The request:
Include in the output exactly the lines from the opening of the data through the line containing "from math import cos, radians, sin", and nothing more.

Information shown:
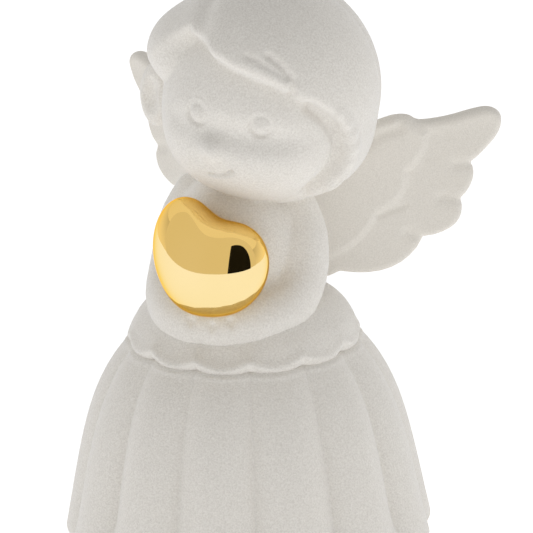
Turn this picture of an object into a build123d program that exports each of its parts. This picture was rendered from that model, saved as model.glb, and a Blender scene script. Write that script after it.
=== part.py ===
from build123d import *

import os
from math import cos, radians, sin

# Frame: millimetres, origin at the centre of the felt pad's underside, +Z up.
# The figure faces -Y, and its own left is +X.

# Foot
felt_radius = 38.0
felt_thickness = 1.0
plug_radius = 38.4
plug_thickness = 3.0

# Skirt: radius falls slowly from the hem and then quickly at the shoulder
flute_count = 13
flute_angle = 360 / flute_count
skirt_bottom = felt_thickness
skirt_top = 46.0
hem_radius = 42.4
skirt_taper = 0.2
shoulder_drop = 6.1
hem_curl = 1.0
hem_curl_height = 4.0
flute_depth_ratio = 0.04
skirt_wall = 3.6
skirt_roof = 5.0

# Overskirt
tier_hem_radius = 25.6
tier_hem_height = 48.6
tier_mid_radius = 23.1
tier_mid_height = 54.2
tier_top_radius = 18.0
tier_top = 58.0
tier_hem_round = 1.2
scallop_rise = 1.6
scallop_half_width = 2.6
scallop_waist_width = 0.8
scallop_waist_rise = 0.7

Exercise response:
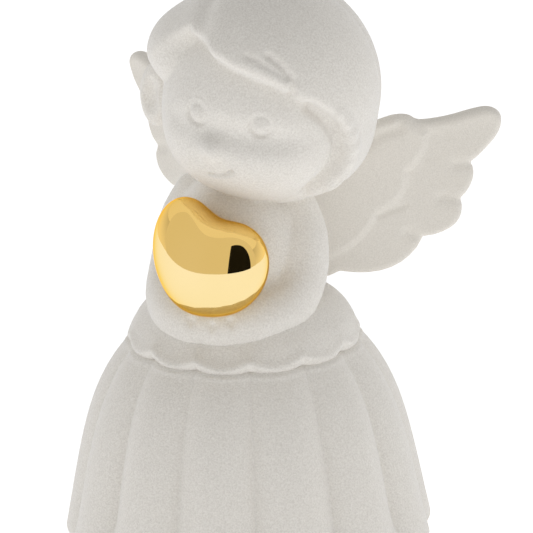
Turn this picture of an object into a build123d program that exports each of its parts. This picture was rendered from that model, saved as model.glb, and a Blender scene script. Write that script after it.
=== part.py ===
from build123d import *

import os
from math import cos, radians, sin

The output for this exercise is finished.